_What is being asked_
Reproduce, without any change, the span of lines from the opening of the records below to the line containing "import Sketcher", inclusive.

--- Start Dataset rows ---

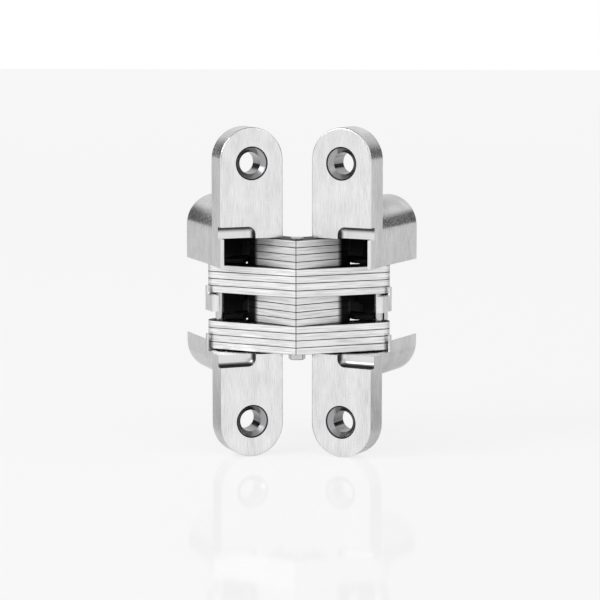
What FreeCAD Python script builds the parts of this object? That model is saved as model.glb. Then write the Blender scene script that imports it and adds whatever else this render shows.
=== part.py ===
import FreeCAD, Part
import math
import os
import Sketcher

# Concealed invisible door hinge, shown part folded.
# Two cast leaves with deep cups carry a stack of sixteen stamped link plates.
# Frame: X runs across the hinge from leaf to leaf, -Y faces the viewer, +Z runs along the pins.
# The origin is the middle of the hinge's box in this pose.

os.makedirs("parts", exist_ok=True)
doc = FreeCAD.newDocument("ConcealedHinge")

# Driving dimensions, millimetres and degrees
sheet = doc.addObject("Spreadsheet::Sheet", "Sizes")
driving = [
    # leaf plate and its screws
    ("leaf_width", 19.0),
    ("leaf_length", 95.0),
    ("leaf_thickness", 7.5),
    ("edge_round", 0.4),
    ("screw_spacing", 74.5),
    ("screw_bore", 6.3),
    ("countersink_diameter", 9.5),
    # cup behind the leaf
    ("cup_inset", 0.4),
    ("cup_height", 52.6),
    ("cup_depth", 32.0),
    ("back_wall", 2.5),
    ("web_width", 8.7),
    ("rim_width", 1.0),
    ("low_wall_height", 2.95),
    ("low_wall_start", 13.1),
    ("tongue_start", 8.5),
    ("tongue_end", 14.4),
    ("tongue_height", 4.6),
    ("tongue_rise", 2.4),
    ("lower_tongue_rise", 1.85),
    ("guard_width", 1.4),
    ("shelf_height", 1.1),
    ("shelf_inner", 5.0),
    ("shelf_play", 0.3),
    ("rib_width", 1.2),
    ("rib_start", 15.0),
    ("back_round", 1.5),
    # pose and pivots, in the frame of a leaf: across the face from the inner edge, and deep
    ("fold_angle", 25.0),
    ("half_gap", 4.1),
    ("pivot_across", 3.22),
    ("pivot_deep", 9.98),
    ("centre_back", -1.6),
    ("ridge_front", 4.8),
    # link plates
    ("plate_thickness", 2.0),
    ("plate_gap", 0.06),
    ("stack_drop", 1.0),
    ("wide_angle", 24.0),
    ("guide_reach", 23.1),
    ("wide_end_radius", 3.35),
    ("narrow_angle", 38.0),
    ("narrow_shoulder", 11.9),
    ("shoulder_radius", 1.0),
    ("narrow_eye_radius", 3.7),
    ("hub_radius", 3.5),
    ("crotch_radius", 5.0),
    ("scallop_radius", 2.5),
    # pins
    ("pivot_pin_diameter", 2.5),
    ("guide_pin_diameter", 2.5),
    ("centre_pin_diameter", 3.0),
    ("rivet_head_diameter", 4.9),
    ("rivet_head_height", 1.8),
    ("top_head_diameter", 3.8),
    ("top_head_height", 0.5),
    ("pin_chamfer", 0.3),
    ("pin_in_cheek", 3.0),
    ("guide_in_cheek", 2.5),
    # fits and clearances
    ("running_fit", 0.05),
    ("track_play", 0.25),
    ("row_play", 0.35),
    ("sweep_play", 0.12),
    ("guard_play", 0.35),
    ("end_play", 0.3),
    # scooped lips over and under the window
    ("lip_height", 3.4),
    ("lip_length", 10.6),
    ("lip_depth", 2.3),
    ("lip_corner", 2.3),
    ("lip_cove", 2.1),
    # turn of each leaf from this pose
    ("turn_to_open", 25.0),
    ("turn_to_closed", 65.0),
]
size = {}
for row, (alias, value) in enumerate(driving, start=1):
    sheet.set("A%d" % row, alias)
    sheet.set("B%d" % row, str(value))
    sheet.setAlias("B%d" % row, alias)
    size[alias] = value
doc.recompute()

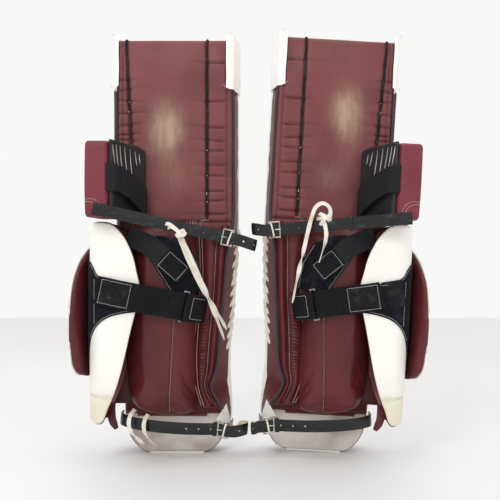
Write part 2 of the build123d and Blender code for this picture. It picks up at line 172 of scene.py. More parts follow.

--- End Dataset rows ---

_Expected answer_
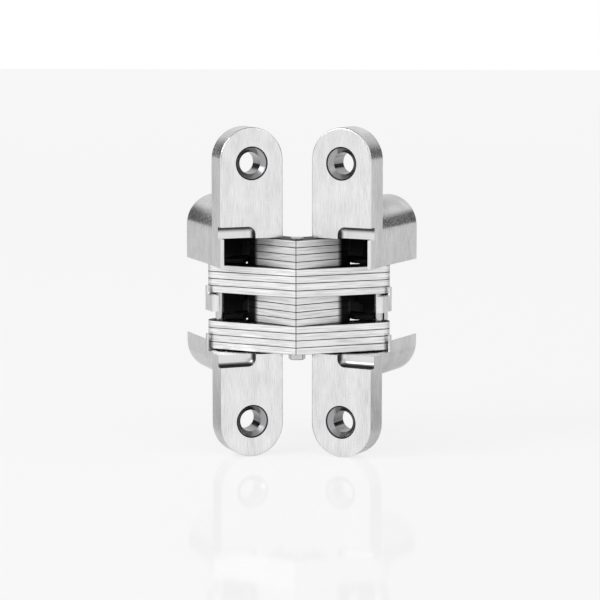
What FreeCAD Python script builds the parts of this object? That model is saved as model.glb. Then write the Blender scene script that imports it and adds whatever else this render shows.
=== part.py ===
import FreeCAD, Part
import math
import os
import Sketcher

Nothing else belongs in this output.